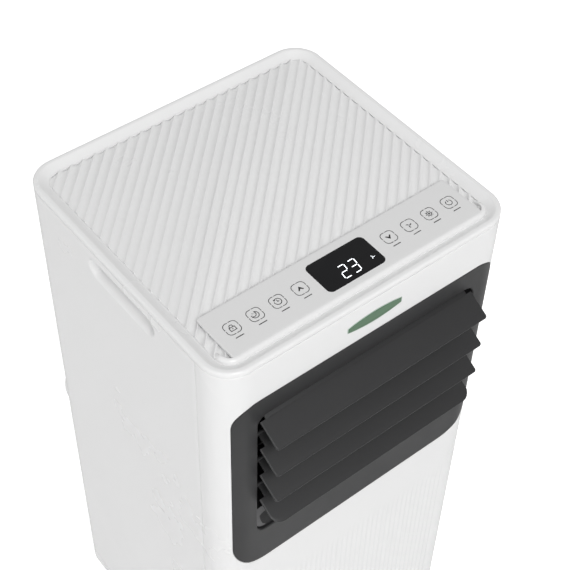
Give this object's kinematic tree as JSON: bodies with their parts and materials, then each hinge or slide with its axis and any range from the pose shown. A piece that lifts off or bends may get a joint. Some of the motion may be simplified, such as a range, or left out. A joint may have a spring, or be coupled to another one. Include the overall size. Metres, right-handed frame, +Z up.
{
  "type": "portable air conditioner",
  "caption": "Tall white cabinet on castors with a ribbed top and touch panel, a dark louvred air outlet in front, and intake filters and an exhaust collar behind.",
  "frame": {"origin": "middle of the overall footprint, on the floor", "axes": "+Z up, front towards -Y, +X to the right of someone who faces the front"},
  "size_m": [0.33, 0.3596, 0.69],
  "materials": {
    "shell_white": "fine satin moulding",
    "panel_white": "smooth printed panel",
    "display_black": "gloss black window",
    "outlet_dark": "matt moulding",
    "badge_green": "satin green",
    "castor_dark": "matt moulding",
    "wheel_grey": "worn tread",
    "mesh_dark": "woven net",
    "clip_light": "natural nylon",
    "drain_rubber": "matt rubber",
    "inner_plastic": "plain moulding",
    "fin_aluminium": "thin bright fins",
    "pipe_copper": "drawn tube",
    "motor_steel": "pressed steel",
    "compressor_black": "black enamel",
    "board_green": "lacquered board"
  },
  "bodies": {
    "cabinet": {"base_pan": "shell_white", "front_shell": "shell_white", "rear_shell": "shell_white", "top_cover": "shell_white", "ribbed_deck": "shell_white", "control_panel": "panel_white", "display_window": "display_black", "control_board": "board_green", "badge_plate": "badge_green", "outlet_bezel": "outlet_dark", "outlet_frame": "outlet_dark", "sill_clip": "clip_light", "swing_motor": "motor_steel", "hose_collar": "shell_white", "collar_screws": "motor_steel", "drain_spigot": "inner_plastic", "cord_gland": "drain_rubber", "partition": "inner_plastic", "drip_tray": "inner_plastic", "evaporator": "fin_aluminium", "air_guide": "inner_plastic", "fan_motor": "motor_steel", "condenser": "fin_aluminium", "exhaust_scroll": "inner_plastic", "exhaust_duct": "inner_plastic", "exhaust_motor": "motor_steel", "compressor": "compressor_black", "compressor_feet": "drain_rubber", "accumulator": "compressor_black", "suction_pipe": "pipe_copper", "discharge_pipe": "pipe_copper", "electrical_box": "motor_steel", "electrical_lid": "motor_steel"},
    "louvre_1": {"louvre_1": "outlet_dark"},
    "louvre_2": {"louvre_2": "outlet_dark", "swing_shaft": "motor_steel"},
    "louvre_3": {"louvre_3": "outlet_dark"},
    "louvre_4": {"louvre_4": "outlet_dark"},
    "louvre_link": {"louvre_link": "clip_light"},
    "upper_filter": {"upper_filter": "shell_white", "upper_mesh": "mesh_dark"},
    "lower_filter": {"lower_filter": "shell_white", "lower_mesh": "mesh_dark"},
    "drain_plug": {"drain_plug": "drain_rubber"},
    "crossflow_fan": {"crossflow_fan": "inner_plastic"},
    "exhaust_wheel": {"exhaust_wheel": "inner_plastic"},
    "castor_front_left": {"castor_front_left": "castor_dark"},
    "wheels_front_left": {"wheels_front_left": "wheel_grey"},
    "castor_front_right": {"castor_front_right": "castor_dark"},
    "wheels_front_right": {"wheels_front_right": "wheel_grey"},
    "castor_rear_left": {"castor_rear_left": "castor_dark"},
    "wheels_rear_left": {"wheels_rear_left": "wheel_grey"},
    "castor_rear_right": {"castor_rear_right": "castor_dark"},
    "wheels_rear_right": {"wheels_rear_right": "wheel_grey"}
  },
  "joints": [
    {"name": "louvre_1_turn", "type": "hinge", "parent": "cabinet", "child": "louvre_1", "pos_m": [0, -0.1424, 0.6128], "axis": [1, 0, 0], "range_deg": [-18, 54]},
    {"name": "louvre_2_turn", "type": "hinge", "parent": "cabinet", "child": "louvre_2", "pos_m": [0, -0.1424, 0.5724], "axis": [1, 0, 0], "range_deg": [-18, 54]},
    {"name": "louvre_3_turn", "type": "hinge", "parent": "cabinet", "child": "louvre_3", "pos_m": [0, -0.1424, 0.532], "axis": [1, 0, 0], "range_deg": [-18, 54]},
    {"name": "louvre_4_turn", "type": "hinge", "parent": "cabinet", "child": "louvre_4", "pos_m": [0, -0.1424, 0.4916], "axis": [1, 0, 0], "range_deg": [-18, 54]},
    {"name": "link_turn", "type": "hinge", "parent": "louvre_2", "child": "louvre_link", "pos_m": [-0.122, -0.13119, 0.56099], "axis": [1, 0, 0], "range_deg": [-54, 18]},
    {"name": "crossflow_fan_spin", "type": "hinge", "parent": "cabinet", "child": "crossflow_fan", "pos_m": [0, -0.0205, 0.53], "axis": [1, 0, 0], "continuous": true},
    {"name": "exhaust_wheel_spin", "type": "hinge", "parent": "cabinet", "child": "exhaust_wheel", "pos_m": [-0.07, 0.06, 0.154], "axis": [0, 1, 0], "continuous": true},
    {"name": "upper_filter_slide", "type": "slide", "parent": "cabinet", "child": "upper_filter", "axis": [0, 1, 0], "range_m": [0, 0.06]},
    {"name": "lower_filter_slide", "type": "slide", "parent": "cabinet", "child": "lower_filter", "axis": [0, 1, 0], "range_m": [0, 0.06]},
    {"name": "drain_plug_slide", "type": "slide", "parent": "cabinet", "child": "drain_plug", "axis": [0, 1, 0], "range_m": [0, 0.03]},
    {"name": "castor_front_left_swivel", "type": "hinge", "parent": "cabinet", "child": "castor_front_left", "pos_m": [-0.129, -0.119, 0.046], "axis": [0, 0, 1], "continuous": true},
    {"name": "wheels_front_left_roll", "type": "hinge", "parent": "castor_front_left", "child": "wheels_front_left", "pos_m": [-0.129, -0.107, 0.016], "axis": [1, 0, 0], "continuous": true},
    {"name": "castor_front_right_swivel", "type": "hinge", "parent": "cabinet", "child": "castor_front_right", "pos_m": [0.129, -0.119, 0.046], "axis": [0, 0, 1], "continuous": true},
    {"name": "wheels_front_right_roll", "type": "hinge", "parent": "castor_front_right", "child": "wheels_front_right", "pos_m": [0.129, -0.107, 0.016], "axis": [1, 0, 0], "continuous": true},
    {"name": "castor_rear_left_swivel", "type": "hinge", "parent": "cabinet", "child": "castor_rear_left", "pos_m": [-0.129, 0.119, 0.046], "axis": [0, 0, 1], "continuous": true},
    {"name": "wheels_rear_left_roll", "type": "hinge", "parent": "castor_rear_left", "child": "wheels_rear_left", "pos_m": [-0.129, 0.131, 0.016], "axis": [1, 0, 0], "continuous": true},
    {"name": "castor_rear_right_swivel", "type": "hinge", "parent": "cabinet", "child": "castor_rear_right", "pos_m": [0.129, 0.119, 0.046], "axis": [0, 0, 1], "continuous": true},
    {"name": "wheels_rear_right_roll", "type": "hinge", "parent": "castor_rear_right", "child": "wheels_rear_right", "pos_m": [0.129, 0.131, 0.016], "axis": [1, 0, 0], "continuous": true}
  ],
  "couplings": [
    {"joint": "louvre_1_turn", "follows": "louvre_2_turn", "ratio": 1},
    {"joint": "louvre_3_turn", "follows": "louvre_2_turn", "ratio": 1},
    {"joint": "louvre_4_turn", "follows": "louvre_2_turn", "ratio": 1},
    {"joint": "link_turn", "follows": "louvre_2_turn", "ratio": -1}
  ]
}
==========
Give back all the data exactly as written.

** Correct answer **
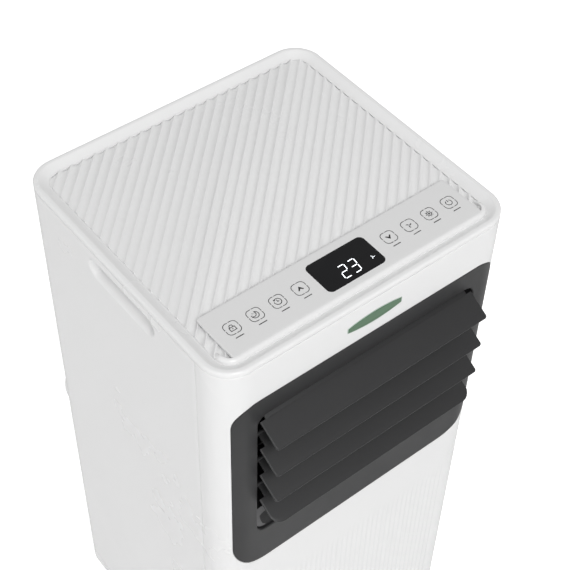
Give this object's kinematic tree as JSON: bodies with their parts and materials, then each hinge or slide with its axis and any range from the pose shown. A piece that lifts off or bends may get a joint. Some of the motion may be simplified, such as a range, or left out. A joint may have a spring, or be coupled to another one. Include the overall size. Metres, right-handed frame, +Z up.
{
  "type": "portable air conditioner",
  "caption": "Tall white cabinet on castors with a ribbed top and touch panel, a dark louvred air outlet in front, and intake filters and an exhaust collar behind.",
  "frame": {"origin": "middle of the overall footprint, on the floor", "axes": "+Z up, front towards -Y, +X to the right of someone who faces the front"},
  "size_m": [0.33, 0.3596, 0.69],
  "materials": {
    "shell_white": "fine satin moulding",
    "panel_white": "smooth printed panel",
    "display_black": "gloss black window",
    "outlet_dark": "matt moulding",
    "badge_green": "satin green",
    "castor_dark": "matt moulding",
    "wheel_grey": "worn tread",
    "mesh_dark": "woven net",
    "clip_light": "natural nylon",
    "drain_rubber": "matt rubber",
    "inner_plastic": "plain moulding",
    "fin_aluminium": "thin bright fins",
    "pipe_copper": "drawn tube",
    "motor_steel": "pressed steel",
    "compressor_black": "black enamel",
    "board_green": "lacquered board"
  },
  "bodies": {
    "cabinet": {"base_pan": "shell_white", "front_shell": "shell_white", "rear_shell": "shell_white", "top_cover": "shell_white", "ribbed_deck": "shell_white", "control_panel": "panel_white", "display_window": "display_black", "control_board": "board_green", "badge_plate": "badge_green", "outlet_bezel": "outlet_dark", "outlet_frame": "outlet_dark", "sill_clip": "clip_light", "swing_motor": "motor_steel", "hose_collar": "shell_white", "collar_screws": "motor_steel", "drain_spigot": "inner_plastic", "cord_gland": "drain_rubber", "partition": "inner_plastic", "drip_tray": "inner_plastic", "evaporator": "fin_aluminium", "air_guide": "inner_plastic", "fan_motor": "motor_steel", "condenser": "fin_aluminium", "exhaust_scroll": "inner_plastic", "exhaust_duct": "inner_plastic", "exhaust_motor": "motor_steel", "compressor": "compressor_black", "compressor_feet": "drain_rubber", "accumulator": "compressor_black", "suction_pipe": "pipe_copper", "discharge_pipe": "pipe_copper", "electrical_box": "motor_steel", "electrical_lid": "motor_steel"},
    "louvre_1": {"louvre_1": "outlet_dark"},
    "louvre_2": {"louvre_2": "outlet_dark", "swing_shaft": "motor_steel"},
    "louvre_3": {"louvre_3": "outlet_dark"},
    "louvre_4": {"louvre_4": "outlet_dark"},
    "louvre_link": {"louvre_link": "clip_light"},
    "upper_filter": {"upper_filter": "shell_white", "upper_mesh": "mesh_dark"},
    "lower_filter": {"lower_filter": "shell_white", "lower_mesh": "mesh_dark"},
    "drain_plug": {"drain_plug": "drain_rubber"},
    "crossflow_fan": {"crossflow_fan": "inner_plastic"},
    "exhaust_wheel": {"exhaust_wheel": "inner_plastic"},
    "castor_front_left": {"castor_front_left": "castor_dark"},
    "wheels_front_left": {"wheels_front_left": "wheel_grey"},
    "castor_front_right": {"castor_front_right": "castor_dark"},
    "wheels_front_right": {"wheels_front_right": "wheel_grey"},
    "castor_rear_left": {"castor_rear_left": "castor_dark"},
    "wheels_rear_left": {"wheels_rear_left": "wheel_grey"},
    "castor_rear_right": {"castor_rear_right": "castor_dark"},
    "wheels_rear_right": {"wheels_rear_right": "wheel_grey"}
  },
  "joints": [
    {"name": "louvre_1_turn", "type": "hinge", "parent": "cabinet", "child": "louvre_1", "pos_m": [0, -0.1424, 0.6128], "axis": [1, 0, 0], "range_deg": [-18, 54]},
    {"name": "louvre_2_turn", "type": "hinge", "parent": "cabinet", "child": "louvre_2", "pos_m": [0, -0.1424, 0.5724], "axis": [1, 0, 0], "range_deg": [-18, 54]},
    {"name": "louvre_3_turn", "type": "hinge", "parent": "cabinet", "child": "louvre_3", "pos_m": [0, -0.1424, 0.532], "axis": [1, 0, 0], "range_deg": [-18, 54]},
    {"name": "louvre_4_turn", "type": "hinge", "parent": "cabinet", "child": "louvre_4", "pos_m": [0, -0.1424, 0.4916], "axis": [1, 0, 0], "range_deg": [-18, 54]},
    {"name": "link_turn", "type": "hinge", "parent": "louvre_2", "child": "louvre_link", "pos_m": [-0.122, -0.13119, 0.56099], "axis": [1, 0, 0], "range_deg": [-54, 18]},
    {"name": "crossflow_fan_spin", "type": "hinge", "parent": "cabinet", "child": "crossflow_fan", "pos_m": [0, -0.0205, 0.53], "axis": [1, 0, 0], "continuous": true},
    {"name": "exhaust_wheel_spin", "type": "hinge", "parent": "cabinet", "child": "exhaust_wheel", "pos_m": [-0.07, 0.06, 0.154], "axis": [0, 1, 0], "continuous": true},
    {"name": "upper_filter_slide", "type": "slide", "parent": "cabinet", "child": "upper_filter", "axis": [0, 1, 0], "range_m": [0, 0.06]},
    {"name": "lower_filter_slide", "type": "slide", "parent": "cabinet", "child": "lower_filter", "axis": [0, 1, 0], "range_m": [0, 0.06]},
    {"name": "drain_plug_slide", "type": "slide", "parent": "cabinet", "child": "drain_plug", "axis": [0, 1, 0], "range_m": [0, 0.03]},
    {"name": "castor_front_left_swivel", "type": "hinge", "parent": "cabinet", "child": "castor_front_left", "pos_m": [-0.129, -0.119, 0.046], "axis": [0, 0, 1], "continuous": true},
    {"name": "wheels_front_left_roll", "type": "hinge", "parent": "castor_front_left", "child": "wheels_front_left", "pos_m": [-0.129, -0.107, 0.016], "axis": [1, 0, 0], "continuous": true},
    {"name": "castor_front_right_swivel", "type": "hinge", "parent": "cabinet", "child": "castor_front_right", "pos_m": [0.129, -0.119, 0.046], "axis": [0, 0, 1], "continuous": true},
    {"name": "wheels_front_right_roll", "type": "hinge", "parent": "castor_front_right", "child": "wheels_front_right", "pos_m": [0.129, -0.107, 0.016], "axis": [1, 0, 0], "continuous": true},
    {"name": "castor_rear_left_swivel", "type": "hinge", "parent": "cabinet", "child": "castor_rear_left", "pos_m": [-0.129, 0.119, 0.046], "axis": [0, 0, 1], "continuous": true},
    {"name": "wheels_rear_left_roll", "type": "hinge", "parent": "castor_rear_left", "child": "wheels_rear_left", "pos_m": [-0.129, 0.131, 0.016], "axis": [1, 0, 0], "continuous": true},
    {"name": "castor_rear_right_swivel", "type": "hinge", "parent": "cabinet", "child": "castor_rear_right", "pos_m": [0.129, 0.119, 0.046], "axis": [0, 0, 1], "continuous": true},
    {"name": "wheels_rear_right_roll", "type": "hinge", "parent": "castor_rear_right", "child": "wheels_rear_right", "pos_m": [0.129, 0.131, 0.016], "axis": [1, 0, 0], "continuous": true}
  ],
  "couplings": [
    {"joint": "louvre_1_turn", "follows": "louvre_2_turn", "ratio": 1},
    {"joint": "louvre_3_turn", "follows": "louvre_2_turn", "ratio": 1},
    {"joint": "louvre_4_turn", "follows": "louvre_2_turn", "ratio": 1},
    {"joint": "link_turn", "follows": "louvre_2_turn", "ratio": -1}
  ]
}